Other General and Administrative Costs-Our other general and administrative
costs were $20.1 million in fiscal 2011, an increase of $1.9 million, or 10.4%,
from fiscal 2010. This year-over-year increase was primarily the result of an
increase in legal and other professional expenses, insurance costs and other
corporate expenses related to our status as a public reporting company during
2011. We were a private company during the first nine months of 2010. In
addition, we incurred greater software maintenance, licensing and support fees
in fiscal 2011 compared to fiscal 2010 as a result of capital expenditures and
assets placed into service in 2010.
Depreciation and Amortization-Our depreciation and amortization costs were
$15.0 million in fiscal 2011, an increase of $2.3 million, or 18.1%, from fiscal
2010. This increase was primarily the result of increased depreciation resulting
from capital expenditures and assets placed into service in 2010.

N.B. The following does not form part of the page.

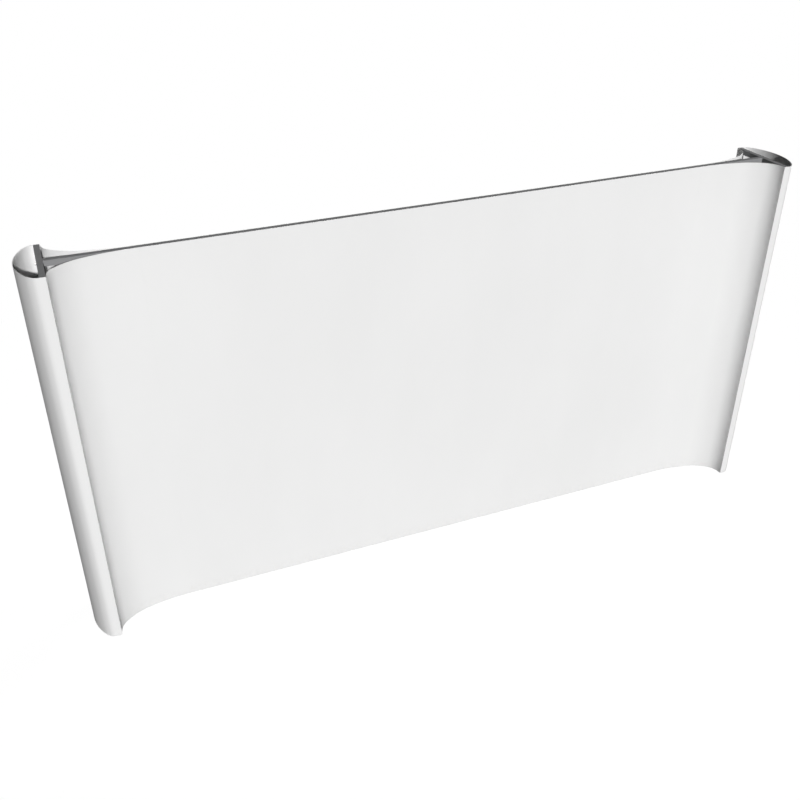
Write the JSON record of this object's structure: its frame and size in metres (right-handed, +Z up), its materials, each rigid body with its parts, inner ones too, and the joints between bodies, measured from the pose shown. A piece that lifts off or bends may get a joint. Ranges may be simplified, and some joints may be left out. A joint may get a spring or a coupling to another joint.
{
  "type": "exhibition backwall",
  "caption": "Free-standing double-sided exhibition backwall: square tube frame with bowed white panels and rounded open ends, on levelling feet.",
  "frame": {"origin": "on the floor, under the middle of the wall", "axes": "+X along the wall to the viewer's right, +Y to the rear, +Z up"},
  "size_m": [4.4966, 0.4294, 2.25],
  "materials": {
    "panel_film": "satin white laminated film",
    "frame_tube": "matt grey powder coat on aluminium tube",
    "spigot_metal": "mill finish aluminium",
    "plated_steel": "zinc plated steel",
    "spring_steel": "drawn spring wire",
    "magnetic_strip": "dull brown-black magnetic rubber",
    "black_plastic": "moulded black plastic",
    "foot_plastic": "moulded black nylon"
  },
  "bodies": {
    "frame": {"left_top_bar": "frame_tube", "left_bottom_bar": "frame_tube", "left_front_post": "frame_tube", "left_rear_post": "frame_tube", "right_top_bar": "frame_tube", "right_bottom_bar": "frame_tube", "right_front_post": "frame_tube", "right_rear_post": "frame_tube", "top_left_crossbar": "frame_tube", "top_left_spigot": "spigot_metal", "top_right_crossbar": "frame_tube", "top_right_spigot": "spigot_metal", "top_connector": "frame_tube", "bottom_left_crossbar": "frame_tube", "bottom_left_spigot": "spigot_metal", "bottom_right_crossbar": "frame_tube", "bottom_right_spigot": "spigot_metal", "bottom_connector": "frame_tube", "mast": "frame_tube", "spigot_bolts": "plated_steel", "foot_inserts": "plated_steel", "bar_end_plugs": "black_plastic", "crossbar_strips": "magnetic_strip", "post_strips": "magnetic_strip", "seam_strips": "magnetic_strip", "front_middle_panel": "panel_film", "front_left_bowed_panel": "panel_film", "front_right_bowed_panel": "panel_film", "rear_middle_panel": "panel_film", "rear_left_bowed_panel": "panel_film", "rear_right_bowed_panel": "panel_film", "left_end_panel": "panel_film", "right_end_panel": "panel_film", "top_left_outer_button_spring": "spring_steel", "top_left_inner_button_spring": "spring_steel", "top_right_outer_button_spring": "spring_steel", "top_right_inner_button_spring": "spring_steel", "bottom_left_outer_button_spring": "spring_steel", "bottom_left_inner_button_spring": "spring_steel", "bottom_right_outer_button_spring": "spring_steel", "bottom_right_inner_button_spring": "spring_steel"},
    "top_left_outer_button": {"top_left_outer_button": "plated_steel"},
    "top_left_inner_button": {"top_left_inner_button": "plated_steel"},
    "top_right_outer_button": {"top_right_outer_button": "plated_steel"},
    "top_right_inner_button": {"top_right_inner_button": "plated_steel"},
    "bottom_left_outer_button": {"bottom_left_outer_button": "plated_steel"},
    "bottom_left_inner_button": {"bottom_left_inner_button": "plated_steel"},
    "bottom_right_outer_button": {"bottom_right_outer_button": "plated_steel"},
    "bottom_right_inner_button": {"bottom_right_inner_button": "plated_steel"},
    "front_left_foot_pad": {"front_left_foot_pad": "foot_plastic"},
    "front_left_foot_screw": {"front_left_foot_screw": "plated_steel"},
    "rear_left_foot_pad": {"rear_left_foot_pad": "foot_plastic"},
    "rear_left_foot_screw": {"rear_left_foot_screw": "plated_steel"},
    "front_right_foot_pad": {"front_right_foot_pad": "foot_plastic"},
    "front_right_foot_screw": {"front_right_foot_screw": "plated_steel"},
    "rear_right_foot_pad": {"rear_right_foot_pad": "foot_plastic"},
    "rear_right_foot_screw": {"rear_right_foot_screw": "plated_steel"},
    "centre_foot_pad": {"centre_foot_pad": "foot_plastic"},
    "centre_foot_screw": {"centre_foot_screw": "plated_steel"}
  },
  "joints": [
    {"name": "top_left_outer_button_press", "type": "slide", "parent": "frame", "child": "top_left_outer_button", "axis": [0, 0, 1], "range_m": [0, 0.0042], "stiffness_N_per_m": 1500, "springref_m": -0.002, "deforming": ["top_left_outer_button_spring"]},
    {"name": "top_left_inner_button_press", "type": "slide", "parent": "frame", "child": "top_left_inner_button", "axis": [0, 0, 1], "range_m": [0, 0.0042], "stiffness_N_per_m": 1500, "springref_m": -0.002, "deforming": ["top_left_inner_button_spring"]},
    {"name": "top_right_outer_button_press", "type": "slide", "parent": "frame", "child": "top_right_outer_button", "axis": [0, 0, 1], "range_m": [0, 0.0042], "stiffness_N_per_m": 1500, "springref_m": -0.002, "deforming": ["top_right_outer_button_spring"]},
    {"name": "top_right_inner_button_press", "type": "slide", "parent": "frame", "child": "top_right_inner_button", "axis": [0, 0, 1], "range_m": [0, 0.0042], "stiffness_N_per_m": 1500, "springref_m": -0.002, "deforming": ["top_right_inner_button_spring"]},
    {"name": "bottom_left_outer_button_press", "type": "slide", "parent": "frame", "child": "bottom_left_outer_button", "axis": [0, 0, -1], "range_m": [0, 0.0042], "stiffness_N_per_m": 1500, "springref_m": -0.002, "deforming": ["bottom_left_outer_button_spring"]},
    {"name": "bottom_left_inner_button_press", "type": "slide", "parent": "frame", "child": "bottom_left_inner_button", "axis": [0, 0, -1], "range_m": [0, 0.0042], "stiffness_N_per_m": 1500, "springref_m": -0.002, "deforming": ["bottom_left_inner_button_spring"]},
    {"name": "bottom_right_outer_button_press", "type": "slide", "parent": "frame", "child": "bottom_right_outer_button", "axis": [0, 0, -1], "range_m": [0, 0.0042], "stiffness_N_per_m": 1500, "springref_m": -0.002, "deforming": ["bottom_right_outer_button_spring"]},
    {"name": "bottom_right_inner_button_press", "type": "slide", "parent": "frame", "child": "bottom_right_inner_button", "axis": [0, 0, -1], "range_m": [0, 0.0042], "stiffness_N_per_m": 1500, "springref_m": -0.002, "deforming": ["bottom_right_inner_button_spring"]},
    {"name": "front_left_foot_height", "type": "slide", "parent": "frame", "child": "front_left_foot_pad", "axis": [0, 0, -1], "range_m": [0, 0.012]},
    {"name": "front_left_foot_turn", "type": "hinge", "parent": "front_left_foot_pad", "child": "front_left_foot_screw", "pos_m": [-2.1275, -0.1905, 0], "axis": [0, 0, -1], "range_deg": [0, 3456]},
    {"name": "rear_left_foot_height", "type": "slide", "parent": "frame", "child": "rear_left_foot_pad", "axis": [0, 0, -1], "range_m": [0, 0.012]},
    {"name": "rear_left_foot_turn", "type": "hinge", "parent": "rear_left_foot_pad", "child": "rear_left_foot_screw", "pos_m": [-2.1275, 0.1905, 0], "axis": [0, 0, -1], "range_deg": [0, 3456]},
    {"name": "front_right_foot_height", "type": "slide", "parent": "frame", "child": "front_right_foot_pad", "axis": [0, 0, -1], "range_m": [0, 0.012]},
    {"name": "front_right_foot_turn", "type": "hinge", "parent": "front_right_foot_pad", "child": "front_right_foot_screw", "pos_m": [2.1275, -0.1905, 0], "axis": [0, 0, -1], "range_deg": [0, 3456]},
    {"name": "rear_right_foot_height", "type": "slide", "parent": "frame", "child": "rear_right_foot_pad", "axis": [0, 0, -1], "range_m": [0, 0.012]},
    {"name": "rear_right_foot_turn", "type": "hinge", "parent": "rear_right_foot_pad", "child": "rear_right_foot_screw", "pos_m": [2.1275, 0.1905, 0], "axis": [0, 0, -1], "range_deg": [0, 3456]},
    {"name": "centre_foot_height", "type": "slide", "parent": "frame", "child": "centre_foot_pad", "axis": [0, 0, -1], "range_m": [0, 0.012]},
    {"name": "centre_foot_turn", "type": "hinge", "parent": "centre_foot_pad", "child": "centre_foot_screw", "pos_m": [0, 0, 0], "axis": [0, 0, -1], "range_deg": [0, 3456]}
  ],
  "couplings": [
    {"joint": "front_left_foot_turn", "follows": "front_left_foot_height", "rad_per_m": 5026.5},
    {"joint": "rear_left_foot_turn", "follows": "rear_left_foot_height", "rad_per_m": 5026.5},
    {"joint": "front_right_foot_turn", "follows": "front_right_foot_height", "rad_per_m": 5026.5},
    {"joint": "rear_right_foot_turn", "follows": "rear_right_foot_height", "rad_per_m": 5026.5},
    {"joint": "centre_foot_turn", "follows": "centre_foot_height", "rad_per_m": 5026.5}
  ]
}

Other Losses-Other losses of $0.5 million during fiscal 2011 primarily
related to severance and other related restructuring costs incurred in
connection with the consolidation of some of our processing platforms and call
center activities. In fiscal 2010, other losses of $4.3 million related to a
$3.5 million loss related to a patent infringement dispute and $0.8 million
related to a contractual dispute with an Issuing Bank.
Income Tax Expense
The following table presents the breakdown of our effective tax rate among
federal, state and other taxes:
Year Ended
December 31,
2011 2010
U.S. federal income tax 35.0 % 35.0 %
State income taxes, net of federal benefit 2.8 3.2
Other 1.8 0.5
Income tax expense 39.6 % 38.7 %
Our income tax expense was $21.8 million in fiscal 2011, an increase of
$7.4 million from fiscal 2010. This increase in expense is due to an increase in
income before taxes combined with an increase in our effective tax rate. The
increase in the effective rate from 2010 to 2011 was primarily caused by a
reduced amount of benefits related to research and development tax credits for
internally developed software in 2011 as compared to 2010.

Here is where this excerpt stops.